The task ▸
Repeat the lines below exactly as written, please, from the line with "Circle(screw_radius + washer_clearance, mode=Mode.SUBTRACT)" to the line with "points = [vertex.co", both lines included, and no others.

- - -

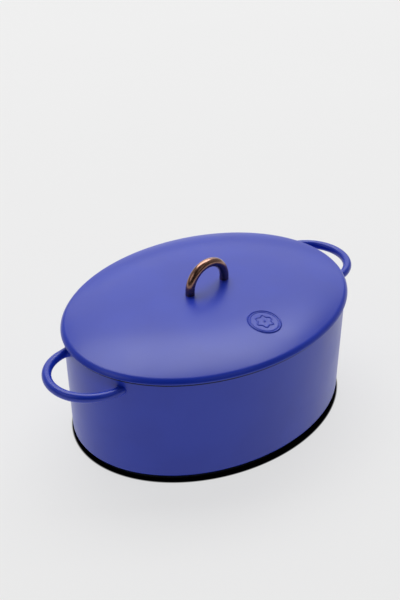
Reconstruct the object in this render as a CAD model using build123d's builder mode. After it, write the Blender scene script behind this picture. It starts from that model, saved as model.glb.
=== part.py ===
"""Oval enamelled cast iron dutch oven: pot, rod side handles, domed lid and arched lid handle.

Millimetres, +Z up.  The origin is on the floor, under the middle of the pot.
+X runs along the long axis of the oval, towards the right side handle.
"""
from build123d import *

import os
from math import cos, radians, sin, sqrt, tan

# ---------------------------------------------------------------- pot
pot_length = 313.0              # outside of the wall at the rim, along X
pot_width = 243.0               # outside of the wall at the rim, along Y
rim_height = 118.0              # floor to the top of the rim
wall_thickness = 3.8
wall_draft = 3.2                # how far the wall leans in from the rim to the base
base_edge_radius = 5.0          # rounding between the wall and the underside
rim_edge_radius = 1.0
bottom_thickness = 4.2
inner_corner_radius = 10.0
foot_height = 5.8               # ring foot that keeps the underside off the floor
foot_width = 9.0
foot_inset = 5.0                # foot's outer face, in from the wall above it
foot_edge_radius = 0.8

# ---------------------------------------------------------------- side handles
handle_reach = 39.0             # wall at the rim out to the rod's outer face
handle_loop_radius = 41.8       # of the rod's centreline
handle_rod_diameter = 9.2
handle_drop = 12.5              # rim down to the rod's centreline
handle_boss_width = 14.0        # pad where the rod meets the wall
handle_boss_height = 10.4
handle_boss_reach = 4.6
handle_boss_edge_radius = 2.0

# ---------------------------------------------------------------- lid
lid_overhang = 2.8              # lid's edge, before its rounding, beyond the wall at the rim
lid_dome_height = 20.0          # seam to the top of the dome
lid_shoulder_radius = 8.0       # round edge that turns the crown down to the seam
lid_shoulder_sink = 1.8         # centre of that arc, below the seam
lid_rolloff_slope = 17.9        # degrees, of the run between the crown and the shoulder
lid_rolloff_width = 30.0
lid_rolloff_radius = 160.0      # between the crown and that run
lid_edge_radius = 0.8
lid_thickness = 4.0
lid_hollow_corner_radius = 5.0
rib_clearance = 1.5             # locating rib to the inside of the pot's wall
rib_thickness = 3.0
rib_depth = 4.0

relief_length = 34.8            # plain raised oval, cast on the lid, along Y
relief_width = 33.2             # along X
relief_band = 2.2
relief_height = 0.8
relief_forward = 80.6           # lid's middle to the oval's middle, towards the front

# ---------------------------------------------------------------- lid handle and its fasteners
grip_bar_diameter = 9.5
grip_half_span = 23.0           # lid's middle to a leg's centreline
grip_leg_height = 3.3           # straight part of a leg above the dome

screw_diameter = 5.0
screw_head_diameter = 9.5
screw_head_height = 2.8
screw_head_edge_radius = 1.0
screw_grip_depth = 7.0          # thread above the dome, inside the leg
screw_slot_width = 1.2
screw_slot_depth = 1.2
blind_hole_extra = 1.0          # hole beyond the screw's tip
thread_clearance = 0.05         # screw to the leg's threaded hole, on the radius
hole_clearance = 0.3            # screw to the lid's hole, on the radius
washer_diameter = 12.0
washer_thickness = 1.0
washer_clearance = 0.2          # screw to the washer, on the radius
seat_diameter = 15.0            # flat seat under the dome for each washer
seat_height = 1.0

# ---------------------------------------------------------------- what follows from them
half_length = pot_length / 2
half_width = pot_width / 2
base_half_length = half_length - wall_draft
base_half_width = half_width - wall_draft
inside_floor = foot_height + bottom_thickness
inside_half_length = half_length - wall_thickness
inside_half_width = half_width - wall_thickness
inside_lean = wall_draft * (rim_height - inside_floor) / (rim_height - foot_height)
foot_half_length = base_half_length - foot_inset
foot_half_width = base_half_width - foot_inset

lid_half_length = half_length + lid_overhang
lid_half_width = half_width + lid_overhang
rib_half_length = inside_half_length - rib_clearance
rib_half_width = inside_half_width - rib_clearance
hollow_half_length = rib_half_length - rib_thickness
hollow_half_width = rib_half_width - rib_thickness
dome_top = rim_height + lid_dome_height
hollow_top = dome_top - lid_thickness
# the roll-off ends where the shoulder arc has its slope, and starts at the knee
rolloff_slope = radians(lid_rolloff_slope)
shoulder_x = lid_half_length - sqrt(lid_shoulder_radius**2 - lid_shoulder_sink**2)
rolloff_end_x = shoulder_x + lid_shoulder_radius * sin(rolloff_slope)
rolloff_end_z = rim_height - lid_shoulder_sink + lid_shoulder_radius * cos(rolloff_slope)
knee_x = rolloff_end_x - lid_rolloff_width
knee_z = rolloff_end_z + lid_rolloff_width * tan(rolloff_slope)
crown_rise = dome_top - knee_z
crown_radius = (knee_x**2 + crown_rise**2) / (2 * crown_rise)
hollow_knee_z = knee_z - lid_thickness
hollow_corner_z = hollow_knee_z - (hollow_half_length - knee_x) * tan(rolloff_slope)
seat_z = hollow_top - seat_height
washer_bottom = seat_z - washer_thickness
screw_tip = dome_top + screw_grip_depth
screw_radius = screw_diameter / 2
grip_arc_z = dome_top + grip_leg_height
relief_bottom = rim_height + lid_shoulder_radius
fuse_depth = 1.0                # how far joined pieces reach into each other

os.makedirs("parts", exist_ok=True)


def write(piece, name):
    """Label a finished piece and write it to its own STEP file."""
    piece.part.label = name
    export_step(piece.part, f"parts/{name}.step")


# ================================================================ pot body
with BuildPart() as pot_outside:
    with BuildSketch(Plane.XY.offset(foot_height)):
        Ellipse(base_half_length, base_half_width)
    with BuildSketch(Plane.XY.offset(rim_height)):
        Ellipse(half_length, half_width)
    loft(ruled=True)
    fillet(edges().group_by(Axis.Z)[0], radius=base_edge_radius)

with BuildPart() as pot_inside:
    with BuildSketch(Plane.XY.offset(inside_floor)):
        Ellipse(inside_half_length - inside_lean, inside_half_width - inside_lean)
    with BuildSketch(Plane.XY.offset(rim_height)):
        Ellipse(inside_half_length, inside_half_width)
    loft(ruled=True)
    fillet(edges().group_by(Axis.Z)[0], radius=inner_corner_radius)

with BuildPart() as pot_body:
    add(pot_outside.part)
    with BuildSketch():
        Ellipse(foot_half_length, foot_half_width)
        Ellipse(foot_half_length - foot_width, foot_half_width - foot_width, mode=Mode.SUBTRACT)
    extrude(amount=foot_height + fuse_depth)
    fillet(edges().group_by(Axis.Z)[0], radius=foot_edge_radius)
    add(pot_inside.part, mode=Mode.SUBTRACT)
    fillet(edges().group_by(Axis.Z)[-1], radius=rim_edge_radius)

write(pot_body, "pot_body")

# ================================================================ side handles
handle_z = rim_height - handle_drop
handle_centre_x = half_length + handle_reach - handle_rod_diameter / 2 - handle_loop_radius
wall_lean_at_handle = wall_draft * handle_drop / (rim_height - foot_height)
wall_half_length = half_length - wall_lean_at_handle
wall_half_width = half_width - wall_lean_at_handle
# where the rod's centreline meets the oval wall, and the wall's outward direction there
meet_y = handle_loop_radius
meet_x = wall_half_length * sqrt(1 - (meet_y / wall_half_width) ** 2)
outward_x = meet_x / wall_half_length**2
outward_y = meet_y / wall_half_width**2

with BuildPart() as right_side_handle:
    for side in (-1, 1):
        wall_plane = Plane(
            origin=(meet_x, side * meet_y, handle_z),
            x_dir=(-side * outward_y, outward_x, 0),
            z_dir=(outward_x, side * outward_y, 0),
        )
        with BuildSketch(wall_plane):
            Ellipse(handle_boss_width / 2, handle_boss_height / 2)
        extrude(amount=handle_boss_reach, both=True)
        boss_front = faces(Select.LAST).sort_by(Axis(wall_plane.origin, wall_plane.z_dir))[-1]
        fillet(boss_front.edges(), radius=handle_boss_edge_radius)
    with BuildLine(Plane.XY.offset(handle_z)) as rod_line:
        near_leg = Line((meet_x - wall_thickness, -meet_y), (handle_centre_x, -meet_y))
        bow = RadiusArc(near_leg @ 1, (handle_centre_x, meet_y), -handle_loop_radius)
        far_leg = Line(bow @ 1, (meet_x - wall_thickness, meet_y))
    with BuildSketch(Plane(origin=near_leg @ 0, z_dir=near_leg % 0)):
        Circle(handle_rod_diameter / 2)
    sweep(path=rod_line.line)
    add(pot_outside.part, mode=Mode.SUBTRACT)

with BuildPart() as left_side_handle:
    mirror(right_side_handle.part, about=Plane.YZ)

write(right_side_handle, "right_side_handle")
write(left_side_handle, "left_side_handle")


# ================================================================ lid
def round_corner(section, corner, radius):
    """Round the one corner of a section that lies at the given place."""
    fillet(section.vertices().sort_by_distance(corner)[0], radius=radius)


with BuildPart() as lid_dome:
    with BuildSketch(Plane.XZ) as lid_section:
        with BuildLine():
            RadiusArc((0, dome_top), (knee_x, knee_z), crown_radius)
            Line((knee_x, knee_z), (rolloff_end_x, rolloff_end_z))
            RadiusArc((rolloff_end_x, rolloff_end_z), (lid_half_length, rim_height), lid_shoulder_radius)
            Polyline((lid_half_length, rim_height), (0, rim_height), (0, dome_top))
        make_face()
        round_corner(lid_section, (knee_x, knee_z), lid_rolloff_radius)
        round_corner(lid_section, (lid_half_length, rim_height), lid_edge_radius)
    revolve(axis=Axis.Z)
    scale(by=(1, lid_half_width / lid_half_length, 1))
lid_outside = lid_dome.part

with BuildPart() as hollow_dome:
    with BuildSketch(Plane.XZ) as hollow_section:
        with BuildLine():
            hollow_bottom = rim_height - rib_depth
            hollow_corner = (hollow_half_length, hollow_corner_z)
            RadiusArc((0, hollow_top), (knee_x, hollow_knee_z), crown_radius)
            Polyline((knee_x, hollow_knee_z), hollow_corner, (hollow_half_length, hollow_bottom))
            Polyline((hollow_half_length, hollow_bottom), (0, hollow_bottom), (0, hollow_top))
        make_face()
        round_corner(hollow_section, (knee_x, hollow_knee_z), lid_rolloff_radius)
        round_corner(hollow_section, hollow_corner, lid_hollow_corner_radius)
    revolve(axis=Axis.Z)
    scale(by=(1, hollow_half_width / hollow_half_length, 1))
lid_hollow = hollow_dome.part

with BuildPart() as raised_oval:
    with BuildSketch(Plane.XY.offset(relief_bottom)):
        with Locations((0, -relief_forward)):
            Ellipse(relief_width / 2, relief_length / 2)
            Ellipse(relief_width / 2 - relief_band, relief_length / 2 - relief_band, mode=Mode.SUBTRACT)
    extrude(amount=lid_dome_height)
    add(Pos(0, 0, relief_height) * lid_outside, mode=Mode.INTERSECT)

with BuildPart() as lid:
    add(lid_outside)
    with BuildSketch(Plane.XY.offset(rim_height - rib_depth)):
        Ellipse(rib_half_length, rib_half_width)
    extrude(amount=rib_depth + fuse_depth)
    add(raised_oval.part)
    add(lid_hollow, mode=Mode.SUBTRACT)
    with BuildSketch(Plane.XY.offset(seat_z)):
        with Locations((-grip_half_span, 0), (grip_half_span, 0)):
            Circle(seat_diameter / 2)
    extrude(amount=seat_height + fuse_depth)
    with BuildSketch(Plane.XY.offset(seat_z)):
        with Locations((-grip_half_span, 0), (grip_half_span, 0)):
            Circle(screw_radius + hole_clearance)
    extrude(amount=seat_height + lid_thickness, mode=Mode.SUBTRACT)

write(lid, "lid")

# ================================================================ arched lid handle
with BuildPart() as lid_handle:
    with BuildLine(Plane.XZ) as bar_line:
        left_leg = Line((-grip_half_span, hollow_top), (-grip_half_span, grip_arc_z))
        arch = RadiusArc(left_leg @ 1, (grip_half_span, grip_arc_z), grip_half_span)
        right_leg = Line(arch @ 1, (grip_half_span, hollow_top))
    with BuildSketch(Plane.XY.offset(hollow_top)):
        with Locations((-grip_half_span, 0)):
            Circle(grip_bar_diameter / 2)
    sweep(path=bar_line.line)
    add(lid_outside, mode=Mode.SUBTRACT)
    with BuildSketch(Plane.XY.offset(hollow_top)):
        with Locations((-grip_half_span, 0), (grip_half_span, 0)):
            Circle(screw_radius + thread_clearance)
    extrude(amount=lid_thickness + screw_grip_depth + blind_hole_extra, mode=Mode.SUBTRACT)

write(lid_handle, "lid_handle")

# ================================================================ screws and washers, seen from the front
for name, x in (("left", -grip_half_span), ("right", grip_half_span)):
    with BuildPart() as lid_screw:
        with BuildSketch(Plane.XY.offset(washer_bottom - screw_head_height)):
            with Locations((x, 0)):
                Circle(screw_head_diameter / 2)
        extrude(amount=screw_head_height)
        fillet(edges().group_by(Axis.Z)[0], radius=screw_head_edge_radius)
        with BuildSketch(Plane.XY.offset(washer_bottom)):
            with Locations((x, 0)):
                Circle(screw_radius)
        extrude(amount=screw_tip - washer_bottom)
        with BuildSketch(Plane.XY.offset(washer_bottom - screw_head_height)):
            with Locations((x, 0)):
                Rectangle(screw_slot_width, screw_head_diameter)
        extrude(amount=screw_slot_depth, mode=Mode.SUBTRACT)
    write(lid_screw, f"{name}_lid_screw")

    with BuildPart() as washer:
        with BuildSketch(Plane.XY.offset(washer_bottom)):
            with Locations((x, 0)):
                Circle(washer_diameter / 2)
                Circle(screw_radius + washer_clearance, mode=Mode.SUBTRACT)
        extrude(amount=washer_thickness)
    write(washer, f"{name}_washer")
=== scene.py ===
# %% [markdown]
# # A cast iron dutch oven with an enamel coat
#
# The object is a heavy oval pot with a loose domed lid. Both are cast in iron and fired with blue
# enamel, which is a thin glass. The lid carries a polished copper arch, held by two screws from
# below, and the pot has a cast loop at each end to lift it by.
#
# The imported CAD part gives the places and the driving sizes. The steps below lay finer skins over
# its pieces: each skin is a surface worked out with numpy, and rides on the same body as the piece
# it covers.

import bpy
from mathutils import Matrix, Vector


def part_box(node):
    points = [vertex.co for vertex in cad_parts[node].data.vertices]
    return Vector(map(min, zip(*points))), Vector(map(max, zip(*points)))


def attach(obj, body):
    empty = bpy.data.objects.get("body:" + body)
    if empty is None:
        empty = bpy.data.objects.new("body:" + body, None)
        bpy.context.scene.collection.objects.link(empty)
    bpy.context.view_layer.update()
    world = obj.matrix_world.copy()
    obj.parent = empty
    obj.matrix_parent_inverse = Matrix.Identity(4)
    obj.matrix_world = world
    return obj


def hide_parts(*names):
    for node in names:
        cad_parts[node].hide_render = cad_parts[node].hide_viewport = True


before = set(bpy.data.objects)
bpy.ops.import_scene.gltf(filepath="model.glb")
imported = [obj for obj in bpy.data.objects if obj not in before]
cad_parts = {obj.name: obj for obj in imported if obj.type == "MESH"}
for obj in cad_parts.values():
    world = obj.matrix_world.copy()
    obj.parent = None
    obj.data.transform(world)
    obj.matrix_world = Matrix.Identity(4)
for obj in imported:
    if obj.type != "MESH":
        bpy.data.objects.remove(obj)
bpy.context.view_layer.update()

# %% [markdown]
# ## Measures
#
# The boxes of the CAD nodes hold the driving sizes: the rim of the pot, the top of the lid, the
# reach of the loops and the height of the arch. Reading them here keeps every skin in step with the
# part. Only the sizes that a box can't tell, such as a wall's thickness, are given as numbers.

# %% Read the sizes of the pot and the lid
from math import pi

import bpy
import numpy as np
from mathutils import Matrix, Vector

MM = 0.001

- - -

The answer ▸
                Circle(screw_radius + washer_clearance, mode=Mode.SUBTRACT)
        extrude(amount=washer_thickness)
    write(washer, f"{name}_washer")
=== scene.py ===
# %% [markdown]
# # A cast iron dutch oven with an enamel coat
#
# The object is a heavy oval pot with a loose domed lid. Both are cast in iron and fired with blue
# enamel, which is a thin glass. The lid carries a polished copper arch, held by two screws from
# below, and the pot has a cast loop at each end to lift it by.
#
# The imported CAD part gives the places and the driving sizes. The steps below lay finer skins over
# its pieces: each skin is a surface worked out with numpy, and rides on the same body as the piece
# it covers.

import bpy
from mathutils import Matrix, Vector


def part_box(node):
    points = [vertex.co for vertex in cad_parts[node].data.vertices]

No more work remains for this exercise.